### [SOURCE RECORDS]
--------------------------------

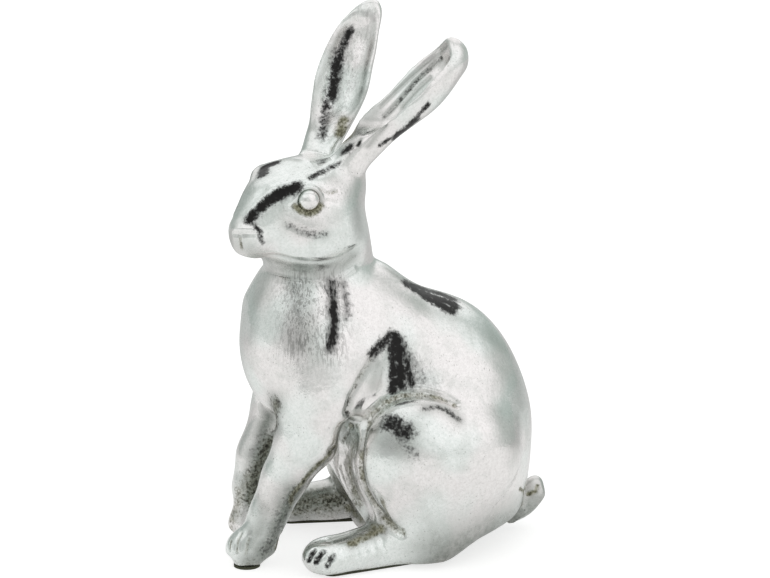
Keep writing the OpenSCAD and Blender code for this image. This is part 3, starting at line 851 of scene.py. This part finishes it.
# %% The chest and the back rubbed
paint(black, CHEST_STREAK, 3.7, 0.65)
paint(black, CHEST_DARK, 2.2, 0.95)
paint(black, CHEST_EDGE, 3.0, 0.5)
paint(black, CHEST_SHADE, 6.5, 0.3)
paint(tarnish, CHEST_SHADE, 6.5, 0.3)
paint(scratched, CHEST_SCORED, 9.5, 1.0)
paint(scratched, CHEST_STREAK, 7, 1.0)
for line in (BACK_TOP, BACK_MIDDLE, BACK_LOW):
    paint(black, line, 3.6, 1.0)
paint(tarnish, BACK_EDGE, 2.2, 0.5)
paint(tarnish, BACK_BAND, 6.5, 0.32)
paint(tarnish, NECK_BACK, 4.0, 0.35)
tell_washes("the chest")

# %% [markdown]
# ### The ears
# The far ear shows its inner face: a dark channel near its front edge and a full fold behind it.
# The near ear shows its back, with a rolled rim and a groove that runs beside it.

# %% Paths on the ears
FAR_FOLD = [(366, 18), (359, 45), (353, 72), (346, 98), (339, 124)]
FAR_CHANNEL = [(350.5, 30), (344, 43), (336.5, 61), (333.5, 79), (327, 104), (324, 122), (322.5, 137)]
FAR_TIP_LINE = [(359, 9), (365, 21), (366, 31)]
FAR_CREASE = [(357, 72), (356, 90), (348, 99)]
FAR_CHANNEL_BLACK = [(339.5, 54), (336.5, 66), (334.5, 82), (332, 97)]
NEAR_RIM = [(446, 46), (440, 51), (425, 65), (410, 78), (395, 92), (380, 107)]
NEAR_GROOVE = [(441, 58), (428, 70), (415, 82), (400, 100), (385, 116), (370, 131), (358, 145)]
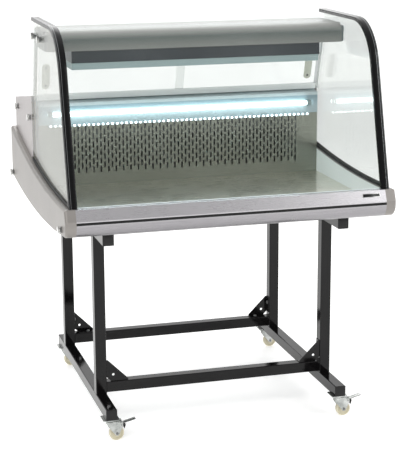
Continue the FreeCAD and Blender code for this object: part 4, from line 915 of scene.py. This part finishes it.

--------------------------------

### [INSTRUCTIONS TO FOLLOW]
Please reproduce exactly the lines from the first one of the records above through the line containing "# The near ear", both included, and nothing else.

### [CORRECT RESULT]
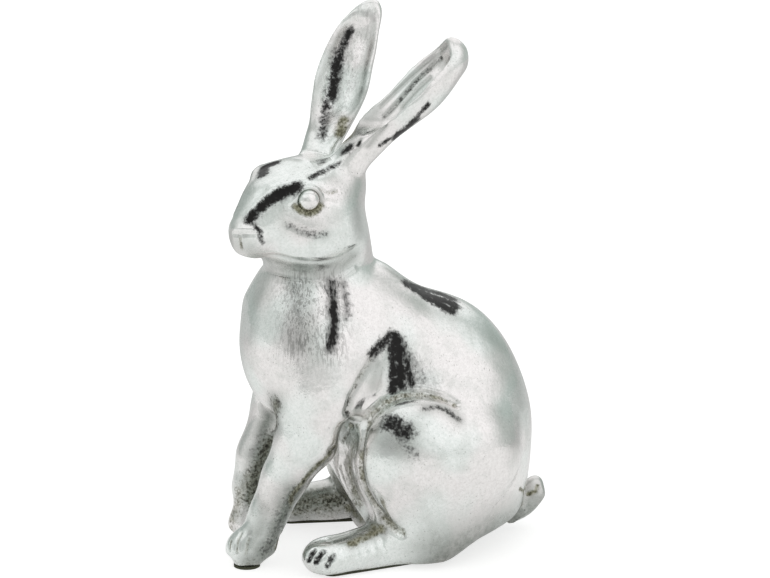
Keep writing the OpenSCAD and Blender code for this image. This is part 3, starting at line 851 of scene.py. This part finishes it.
# %% The chest and the back rubbed
paint(black, CHEST_STREAK, 3.7, 0.65)
paint(black, CHEST_DARK, 2.2, 0.95)
paint(black, CHEST_EDGE, 3.0, 0.5)
paint(black, CHEST_SHADE, 6.5, 0.3)
paint(tarnish, CHEST_SHADE, 6.5, 0.3)
paint(scratched, CHEST_SCORED, 9.5, 1.0)
paint(scratched, CHEST_STREAK, 7, 1.0)
for line in (BACK_TOP, BACK_MIDDLE, BACK_LOW):
    paint(black, line, 3.6, 1.0)
paint(tarnish, BACK_EDGE, 2.2, 0.5)
paint(tarnish, BACK_BAND, 6.5, 0.32)
paint(tarnish, NECK_BACK, 4.0, 0.35)
tell_washes("the chest")

# %% [markdown]
# ### The ears
# The far ear shows its inner face: a dark channel near its front edge and a full fold behind it.
# The near ear shows its back, with a rolled rim and a groove that runs beside it.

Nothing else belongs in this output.